I didn't think I would ever share those words. But much like stillbirth, I feel that suicide is a taboo topics our society shies away from, instead of learning to understand. This is not the only suicidal thoughts I have written down. I'm sure it won't be the last. The difference is that I know I won't act on them. Because I have worked through them at my worst already. But many cannot do that. Many people believe in the words and the relief that is planted between the lines. I almost  died on May 20, it didn't give me extra perspective, or appreciation of living. Instead I know it was easy to die that day. It has been incredibly hard to live every day since. 

And I have only been in this battle for 16 weeks. I now know that life doesn't always seem like the better half. I came into this with a strong heart and mind. But attacking it, or it attacking me while I am in pieces has been a different kind of knowledge. I have never personally lost anyone to suicide. I hope I don't have to. But I believe the only way to drop these statistics, is to start acknowledging that it is just as threatening to our loved ones as a disease. It can happen to anyone given the right circumstances. I truly believed I would NEVER have a suicidal thought. Much of my anxiety before, and still, stems from dying. And yet there I was, not in control of my own thoughts, but listening intently to them. 

I don't know what the solution is. There is surely no quick fix. But maybe if we didn't brush off peoples sadness, always wishing to whisk happiness back in as soon as possible. Maybe if we let people sit in their true emotions, and listened to them on that level, maybe people wouldn't turn inside to listen to those thoughts. I know myself, in those moments, I wasn't going to go to a stranger on a hotline. But I am lucky enough to have a space that exists, that I can bring these things in the darkest of times. And when they just listen and don't have some platitude to thow at it, it makes a difference. 
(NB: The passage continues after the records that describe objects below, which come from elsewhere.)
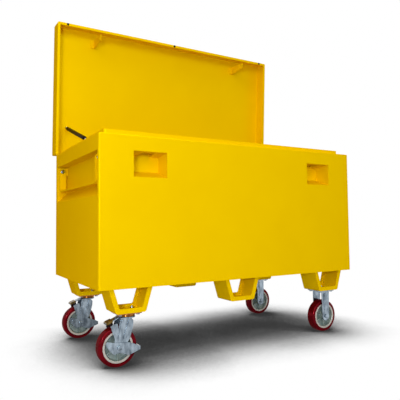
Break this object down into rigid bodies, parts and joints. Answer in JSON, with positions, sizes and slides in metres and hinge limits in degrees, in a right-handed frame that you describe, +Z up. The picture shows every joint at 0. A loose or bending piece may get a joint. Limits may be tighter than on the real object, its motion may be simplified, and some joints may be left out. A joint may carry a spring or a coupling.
{
  "type": "jobsite storage box",
  "caption": "Steel jobsite storage box with an open hinged lid on gas struts, recessed lock pockets and end handles, skid legs and casters.",
  "frame": {"origin": "bottom centre of the bounding box with the lid open: on the floor under the casters, midway across and midway between the front panel and the opened lid's back", "axes": "+X to the right seen from the front, +Y to the back where the hinge is, +Z up"},
  "size_m": [1.524, 0.9022, 1.8222],
  "materials": {
    "yellow_paint": "smooth powder coat, semi-gloss",
    "zinc_plate": "bright zinc plating on pressed steel",
    "bright_steel": "ground and polished",
    "black_enamel": "black paint, semi-gloss",
    "black_rubber": "matt moulded",
    "red_polyurethane": "cast polyurethane, glossy",
    "cast_grey": "cast, grey paint"
  },
  "bodies": {
    "chest": {"front_panel": "yellow_paint", "back_panel": "yellow_paint", "left_end_panel": "yellow_paint", "right_end_panel": "yellow_paint", "floor_panel": "yellow_paint", "front_left_leg": "yellow_paint", "front_middle_leg": "yellow_paint", "front_right_leg": "yellow_paint", "rear_left_leg": "yellow_paint", "rear_middle_leg": "yellow_paint", "rear_right_leg": "yellow_paint", "hinge_body_leaf": "yellow_paint", "hinge_pin": "bright_steel", "left_lock_pocket": "yellow_paint", "left_handle_recess": "yellow_paint", "left_handle_front_bolt": "zinc_plate", "left_handle_rear_bolt": "zinc_plate", "left_strut_foot_plate": "zinc_plate", "right_lock_pocket": "yellow_paint", "right_handle_recess": "yellow_paint", "right_handle_front_bolt": "zinc_plate", "right_handle_rear_bolt": "zinc_plate", "right_strut_foot_plate": "zinc_plate", "front_left_caster_plate": "zinc_plate", "rear_left_caster_plate": "zinc_plate", "front_right_fork": "zinc_plate", "front_right_axle": "zinc_plate", "rear_right_fork": "zinc_plate", "rear_right_axle": "zinc_plate"},
    "lid": {"lid_shell": "yellow_paint", "left_lid_bumper": "black_rubber", "middle_lid_bumper": "black_rubber", "right_lid_bumper": "black_rubber", "left_lock_strike": "yellow_paint", "right_lock_strike": "yellow_paint", "hinge_lid_leaf": "yellow_paint", "left_strut_lid_bracket": "yellow_paint", "right_strut_lid_bracket": "yellow_paint"},
    "left_handle": {"left_drop_handle": "yellow_paint"},
    "left_rod": {"left_strut_rod": "bright_steel"},
    "left_tube": {"left_strut_tube": "black_enamel"},
    "right_handle": {"right_drop_handle": "yellow_paint"},
    "right_rod": {"right_strut_rod": "bright_steel"},
    "right_tube": {"right_strut_tube": "black_enamel"},
    "front_left_swivel": {"front_left_fork": "zinc_plate", "front_left_axle": "zinc_plate"},
    "front_left_brake": {"front_left_brake_pedal": "zinc_plate"},
    "rear_left_swivel": {"rear_left_fork": "zinc_plate", "rear_left_axle": "zinc_plate"},
    "rear_left_brake": {"rear_left_brake_pedal": "zinc_plate"},
    "front_left_wheel": {"front_left_wheel_core": "cast_grey", "front_left_tyre": "red_polyurethane"},
    "rear_left_wheel": {"rear_left_wheel_core": "cast_grey", "rear_left_tyre": "red_polyurethane"},
    "front_right_wheel": {"front_right_wheel_core": "cast_grey", "front_right_tyre": "red_polyurethane"},
    "rear_right_wheel": {"rear_right_wheel_core": "cast_grey", "rear_right_tyre": "red_polyurethane"}
  },
  "joints": [
    {"name": "lid_hinge", "type": "hinge", "parent": "chest", "child": "lid", "pos_m": [0, 0.34242, 1.031], "axis": [1, 0, 0], "range_deg": [0, 87]},
    {"name": "left_strut_swing", "type": "hinge", "parent": "chest", "child": "left_rod", "pos_m": [-0.687, -0.26808, 0.995], "axis": [1, 0, 0], "range_deg": [-4.95, 0]},
    {"name": "left_strut_slide", "type": "slide", "parent": "left_rod", "child": "left_tube", "axis": [0, 0.9507, 0.31], "range_m": [-0.2567, 0]},
    {"name": "left_handle_swing", "type": "hinge", "parent": "chest", "child": "left_handle", "pos_m": [-0.737, -0.04708, 0.933], "axis": [0, 1, 0], "range_deg": [-3, 90]},
    {"name": "right_strut_swing", "type": "hinge", "parent": "chest", "child": "right_rod", "pos_m": [0.687, -0.26808, 0.995], "axis": [1, 0, 0], "range_deg": [-4.95, 0]},
    {"name": "right_strut_slide", "type": "slide", "parent": "right_rod", "child": "right_tube", "axis": [0, 0.9507, 0.31], "range_m": [-0.2567, 0]},
    {"name": "right_handle_swing", "type": "hinge", "parent": "chest", "child": "right_handle", "pos_m": [0.737, -0.04708, 0.933], "axis": [0, -1, 0], "range_deg": [-3, 90]},
    {"name": "front_left_caster_swivel", "type": "hinge", "parent": "chest", "child": "front_left_swivel", "pos_m": [-0.605, -0.36408, 0.23], "axis": [0, 0, 1], "continuous": true},
    {"name": "front_left_wheel_spin", "type": "hinge", "parent": "front_left_swivel", "child": "front_left_wheel", "pos_m": [-0.653, -0.36408, 0.09], "axis": [0, 1, 0], "continuous": true},
    {"name": "front_left_brake_press", "type": "hinge", "parent": "front_left_swivel", "child": "front_left_brake", "pos_m": [-0.653, -0.36408, 0.09], "axis": [0, 1, 0], "range_deg": [0, 14]},
    {"name": "rear_left_caster_swivel", "type": "hinge", "parent": "chest", "child": "rear_left_swivel", "pos_m": [-0.605, 0.24592, 0.23], "axis": [0, 0, 1], "continuous": true},
    {"name": "rear_left_wheel_spin", "type": "hinge", "parent": "rear_left_swivel", "child": "rear_left_wheel", "pos_m": [-0.653, 0.24592, 0.09], "axis": [0, 1, 0], "continuous": true},
    {"name": "rear_left_brake_press", "type": "hinge", "parent": "rear_left_swivel", "child": "rear_left_brake", "pos_m": [-0.653, 0.24592, 0.09], "axis": [0, 1, 0], "range_deg": [0, 14]},
    {"name": "front_right_wheel_spin", "type": "hinge", "parent": "chest", "child": "front_right_wheel", "pos_m": [0.605, -0.36408, 0.09], "axis": [0, 1, 0], "continuous": true},
    {"name": "rear_right_wheel_spin", "type": "hinge", "parent": "chest", "child": "rear_right_wheel", "pos_m": [0.605, 0.24592, 0.09], "axis": [0, 1, 0], "continuous": true}
  ],
  "couplings": [
    {"joint": "left_strut_swing", "follows": "lid_hinge", "ratio": -0.056463},
    {"joint": "left_strut_slide", "follows": "lid_hinge", "m_per_rad": -0.1689},
    {"joint": "right_strut_swing", "follows": "lid_hinge", "ratio": -0.056463},
    {"joint": "right_strut_slide", "follows": "lid_hinge", "m_per_rad": -0.1689}
  ]
}
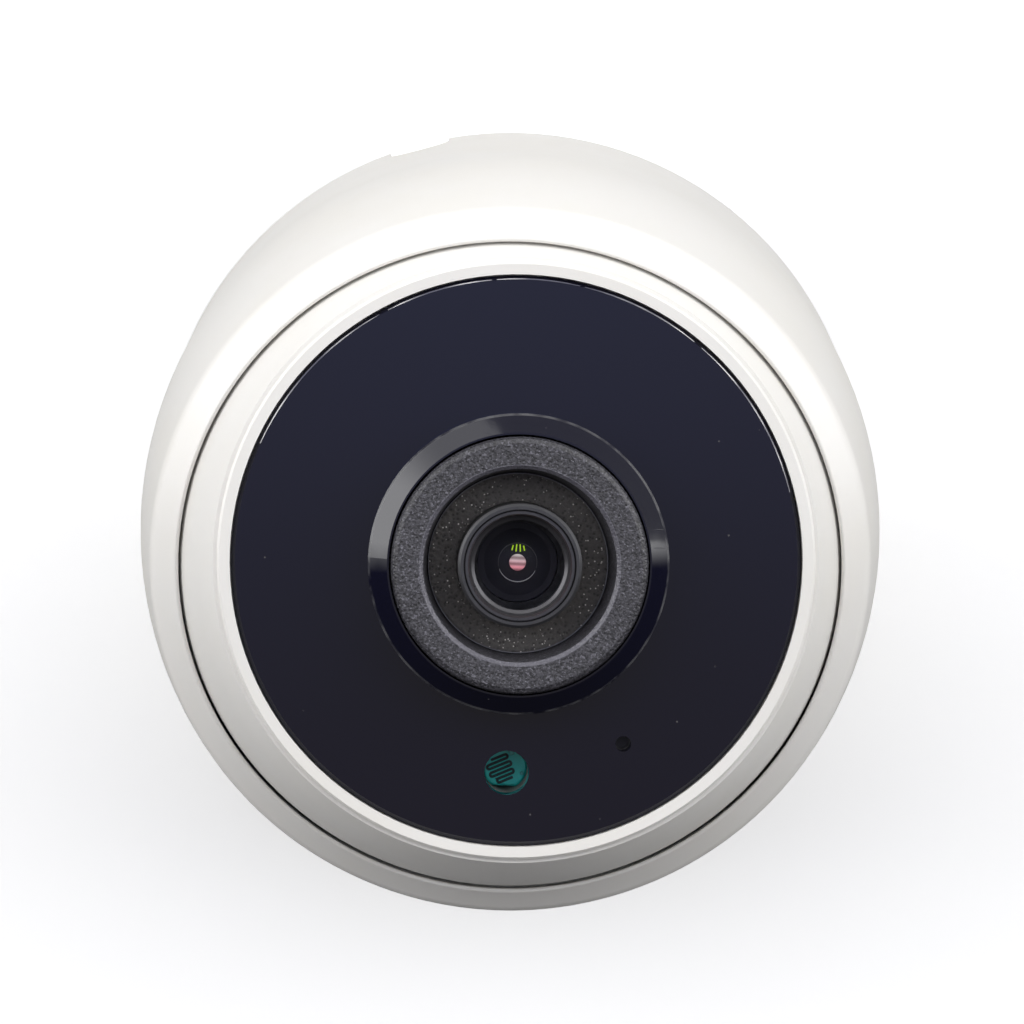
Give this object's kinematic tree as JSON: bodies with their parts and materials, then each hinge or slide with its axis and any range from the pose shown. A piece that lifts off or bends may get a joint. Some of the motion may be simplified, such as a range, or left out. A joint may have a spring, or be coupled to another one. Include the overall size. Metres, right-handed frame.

We need to be there for those who are struggling. I couldn't prevent Anna's death. But sharing her story saved 2 babies the same fate. Breaking down that wall of things that "shouldn't be talked about" WHY? Because it makes people uncomfortable, because its sad. Trust me, those emotions will be magnified by death. So lets raise awareness. Let's be honest and tell our whole stories. Let's make taboo normal. So that no one feels alone, and without a place to turn. Let's listen to our friends all the time, not just in the easy times. 

If you don't know where to start, I saw a movement of wearing yellow or writing the word love across your wrist, to show you stand against suicide and for your loved ones. It's a small step in the right direction. You can find support in all kinds of ways here. And you can always reach out and let someone know you care, for no other reason, than you care. 

suicide prevention

with love, lissa

* Im simply speaking from my heart. I know this post will have scared people about my well being. But maybe that's the point. You never know who is fighting inner demons at that depth. I am in a better place mentally than I was when writing that entry.